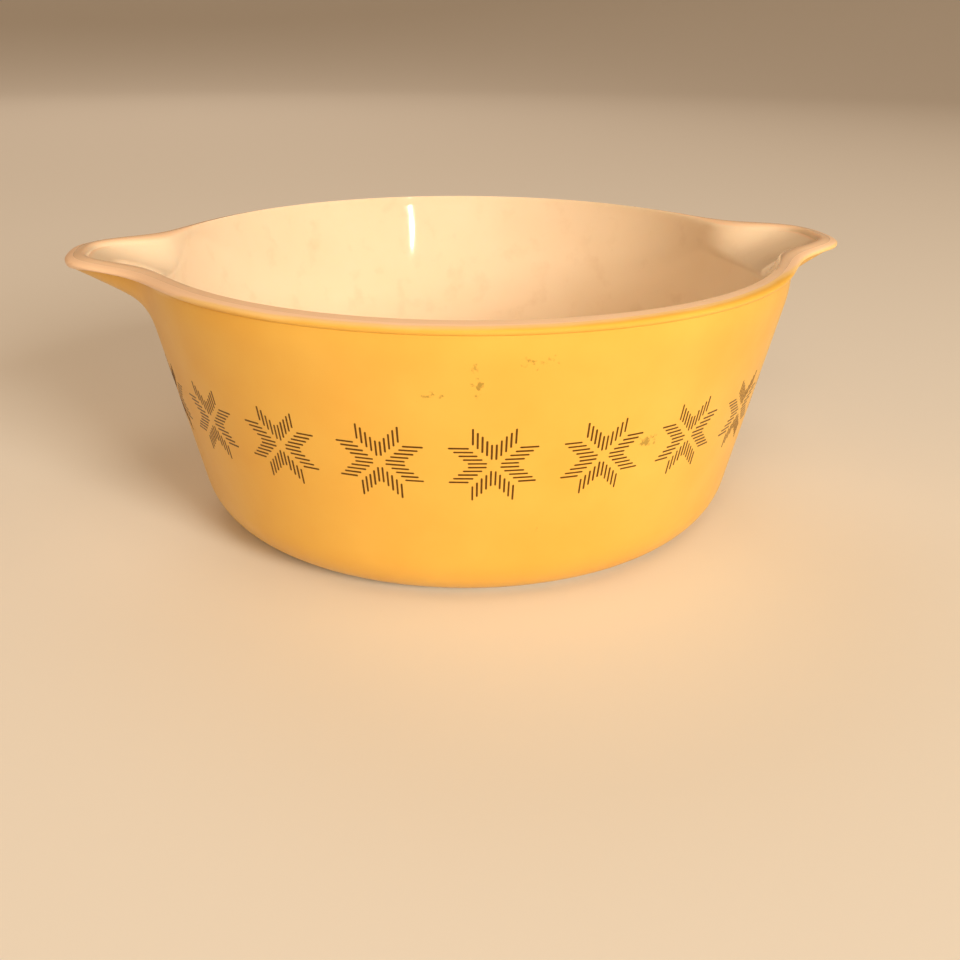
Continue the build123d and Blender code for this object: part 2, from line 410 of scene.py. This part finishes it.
# Amber enamel, sprayed and fired: an opaque warm yellow with a satin gloss, slightly
# cloudy where the spray was heavier, over a very fine grain.
amber_enamel, tree = start_material("amber enamel, sprayed and fired")
place = add(tree, "ShaderNodeTexCoord").outputs["Object"]
apart = add(tree, "ShaderNodeSeparateXYZ", {0: place})
along = add(tree, "ShaderNodeAttribute", attribute_name="along")
cloud = add(tree, "ShaderNodeTexNoise", {"Vector": place, "Scale": 1 / (30 * MM), "Detail": 4})
cloud_share = add(tree, "ShaderNodeMapRange", {
    "Value": cloud.outputs["Fac"], "From Min": 0.3, "From Max": 0.7,
})
amber = add(tree, "ShaderNodeMix", {
    0: cloud_share.outputs[0], 6: linear("#E6B751"), 7: linear("#E2AC46"),
}, data_type="RGBA")
# The upper edge wanders, sits a little lower towards one side and beside the handles,
# and goes from bare glass through a thin pale band to the full coat.
near_handle = add(tree, "ShaderNodeAttribute", attribute_name="near handle")
edge_wander = add(tree, "ShaderNodeTexNoise", {"Vector": place, "Scale": 1 / (14 * MM), "Detail": 2})
wandering = add(tree, "ShaderNodeMath", {
    0: edge_wander.outputs["Fac"], 1: 1.2 * MM, 2: along.outputs["Fac"],
}, operation="MULTIPLY_ADD")
askew = add(tree, "ShaderNodeMath", {
    0: apart.outputs["X"], 1: 0.014, 2: wandering.outputs[0],
}, operation="MULTIPLY_ADD")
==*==
Given instruction: Print all the data exactly.

Answer to this exercise:
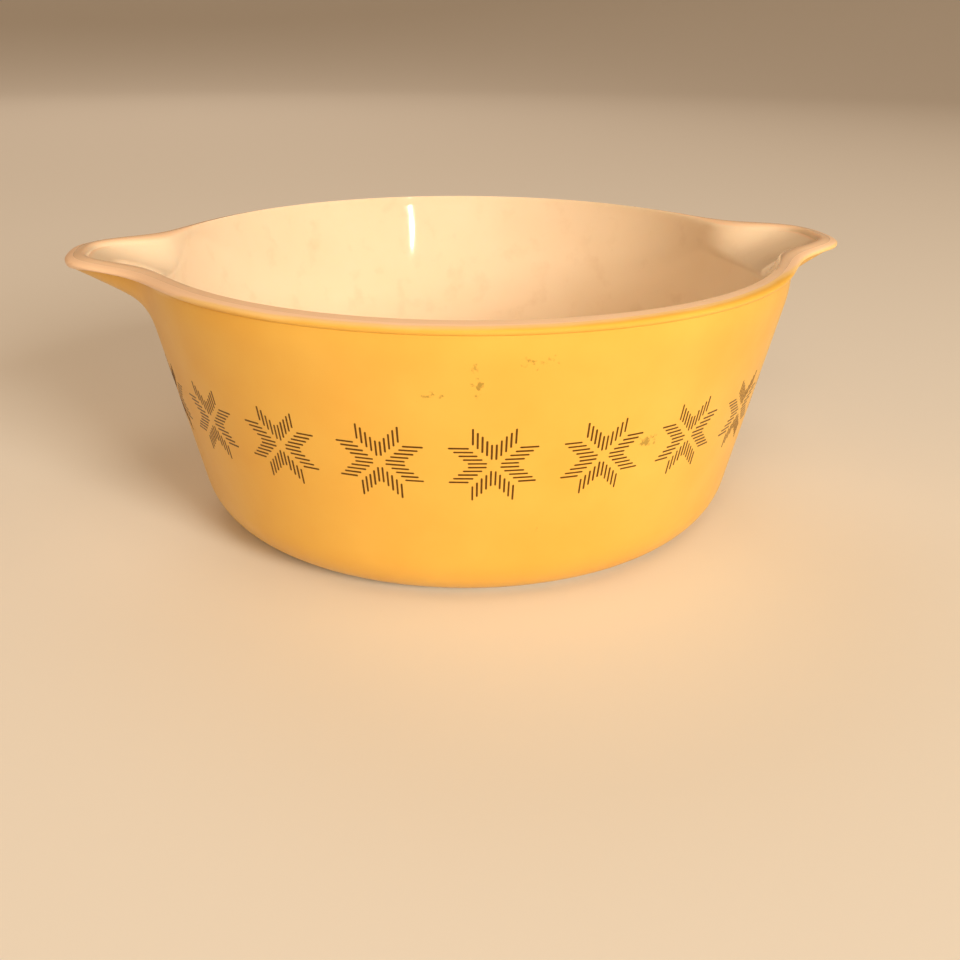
Continue the build123d and Blender code for this object: part 2, from line 410 of scene.py. This part finishes it.
# Amber enamel, sprayed and fired: an opaque warm yellow with a satin gloss, slightly
# cloudy where the spray was heavier, over a very fine grain.
amber_enamel, tree = start_material("amber enamel, sprayed and fired")
place = add(tree, "ShaderNodeTexCoord").outputs["Object"]
apart = add(tree, "ShaderNodeSeparateXYZ", {0: place})
along = add(tree, "ShaderNodeAttribute", attribute_name="along")
cloud = add(tree, "ShaderNodeTexNoise", {"Vector": place, "Scale": 1 / (30 * MM), "Detail": 4})
cloud_share = add(tree, "ShaderNodeMapRange", {
    "Value": cloud.outputs["Fac"], "From Min": 0.3, "From Max": 0.7,
})
amber = add(tree, "ShaderNodeMix", {
    0: cloud_share.outputs[0], 6: linear("#E6B751"), 7: linear("#E2AC46"),
}, data_type="RGBA")
# The upper edge wanders, sits a little lower towards one side and beside the handles,
# and goes from bare glass through a thin pale band to the full coat.
near_handle = add(tree, "ShaderNodeAttribute", attribute_name="near handle")
edge_wander = add(tree, "ShaderNodeTexNoise", {"Vector": place, "Scale": 1 / (14 * MM), "Detail": 2})
wandering = add(tree, "ShaderNodeMath", {
    0: edge_wander.outputs["Fac"], 1: 1.2 * MM, 2: along.outputs["Fac"],
}, operation="MULTIPLY_ADD")
askew = add(tree, "ShaderNodeMath", {
    0: apart.outputs["X"], 1: 0.014, 2: wandering.outputs[0],
}, operation="MULTIPLY_ADD")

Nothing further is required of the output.